Due to underlying organizational factors, we can never assume that all errors can be corrected. Therefore we should be careful about introducing too strict consistency and integrity rules in a common data model. This would only lead to poor quality data being kept outside of the integrated model, e.g. handled manually. The total overview and data quality would thus be decreased.
The degree of rule-based control in a database must thus be aligned with the organizational culture and practices, the way they are, not the way we want them to be. The need to invest in changing organizational culture and norms is generally underestimated in projects that develop data integration platforms. You can acheive a lot by clearly defined data ownership, and with managers who lead by example. The challenges that remain are however extremely difficult to uncover.

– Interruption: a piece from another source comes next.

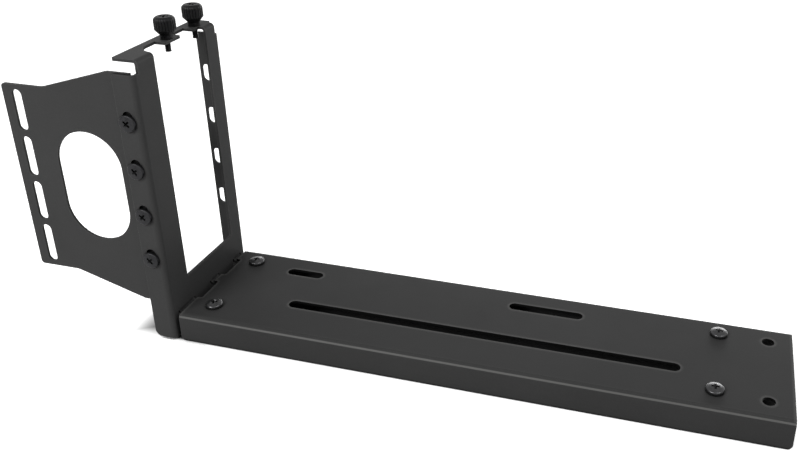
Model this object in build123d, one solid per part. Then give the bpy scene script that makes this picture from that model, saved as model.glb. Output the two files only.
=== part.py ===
from build123d import *

import os

# Vertical graphics card mount: a folded tray that lies on the floor of a computer case, an upright frame
# that takes the card's slot bracket, and a flat wing that fastens to the case's own card slots.
# Millimetres. X runs along the tray, away from the frame. Y runs across it, from front to rear. Z is up.
# Sizes are given from the datum: X = 0 on the frame's card side, Y = 0 on the middle of the tray, Z = 0 on
# the floor. The finished pieces are then moved so that the origin lies under the middle of the whole mount.

# Card slot standard
slot_pitch = 20.32
slot_count = 2
case_slot_count = 4
tongue_width = 10.2

# Sheet metal
sheet = 1.2
bend_inner = 1.0
bend_outer = bend_inner + sheet
running_gap = 0.3

# Upright frame
frame_width = 61.6
frame_foot_z = 1.1
front_flange_depth = 9.8
rear_flange_depth = 10.7
flange_top_z = 120.3
flange_foot_radius = 3.0
flange_top_radius = 1.0
window_start_y = -16.5
window_end_y = 21.0
window_bottom_z = 24.5
window_radius = 0.8

# Tray, as wide as the frame is between its flanges
tray_length = 254.0
tray_side_clearance = 0.1
tray_width = frame_width - 2 * sheet - 2 * tray_side_clearance
tray_depth = 12.6
tray_end_gap = 1.8
tray_corner_radius = 2.4
long_slot_start = 43.2
long_slot_length = 169.2
long_slot_width = 5.2
long_slot_y = -7.9
rear_slot_y = 16.8
rear_slot_starts = (30.5, 136.6)
rear_slot_lengths = (17.2, 32.4)
rear_slot_width = 4.8
end_hole_inset_x = 9.8
end_hole_inset_y = 9.95
end_hole_diameter = 5.0

# Notches in the tray's end that let the card bracket's tongues through
notch_clearance = 2.0
notch_depth = 2.1
notch_radius = 1.0
notch_middle_y = 2.9

# Tray screws, two rows of two
tray_screw_front_inset = 11.05
tray_screw_rear_inset = 9.85
tray_screw_first_x = 12.6
tray_screw_pitch_x = 213.5
tray_head_diameter = 7.2
tray_head_height = 2.2
tray_head_rim = 1.0
tray_screw_length = 6.0

# Ledge that carries the card bracket's tabs
ledge_top_z = 125.6
ledge_depth = 11.43
ledge_bend_inner = 0.6
ledge_strip = 3.4
ledge_front_y = -27.2
ledge_rear_y = 30.2
ledge_leg_rear_y = 28.0
ledge_overhang = 8.0
ledge_corner_radius = 1.2
ledge_window_radius = 7.3
lobe_width = 10.8
lobe_reach = 8.3
lobe_radius = 0.5

# Tab at the frame's foot, folded under the tray
foot_tab_reach = 20.0
foot_tab_side_gap = 4.0
foot_tab_relief = 1.0
foot_tab_radius = 3.0

# Slots in both flanges of the frame
front_flange_slot_x = -5.4
rear_flange_slot_x = -7.6
flange_slot_width = 4.4
flange_slot_height = 7.8
flange_slot_middle_z = 71.3

# Wing
wing_middle_z = 69.8
wing_reach = 63.1
wing_strip_width = 18.8
wing_strip_height = 83.0
wing_root_x = -13.0
wing_root_height = 102.0
wing_corner_radius = 1.5
wing_shoulder_radius = 8.0
wing_root_radius = 4.0
case_slot_x = -56.6
case_slot_width = 4.5
case_slot_height = 17.7
cable_hole_x = -28.25
cable_hole_width = 29.8
cable_hole_height = 48.5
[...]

Problems in data quality also implies that the integration platform must “wash” the data coming into shared databases. Wrong values should be removed, and all values must be transformed into correct data types.
More fundamentally, data quality direct attention to the problem of prioritizing which data are critical to the company. Many companies today register data or demand reports which cannot be justified by cost-benefit analysis. Here we have found analysis methods that uncover the customers and providers of data to be useful. In some cases both parties in an interaction view themselves as providers, and none of them are the customer of the produced result. This opens up for significant cost savings.
Towards a Model Integration Methodology
We have previously defined principles for knowledge architecture modeling. This post have outlined some reasons why this approach, with multiple views, multi-dimensional classification, reflective, instance- and aspect-oriented models, is suitable for supporting the process towards establishing an integrated information architecture. This methodology will be presented in detail in a forthcoming post.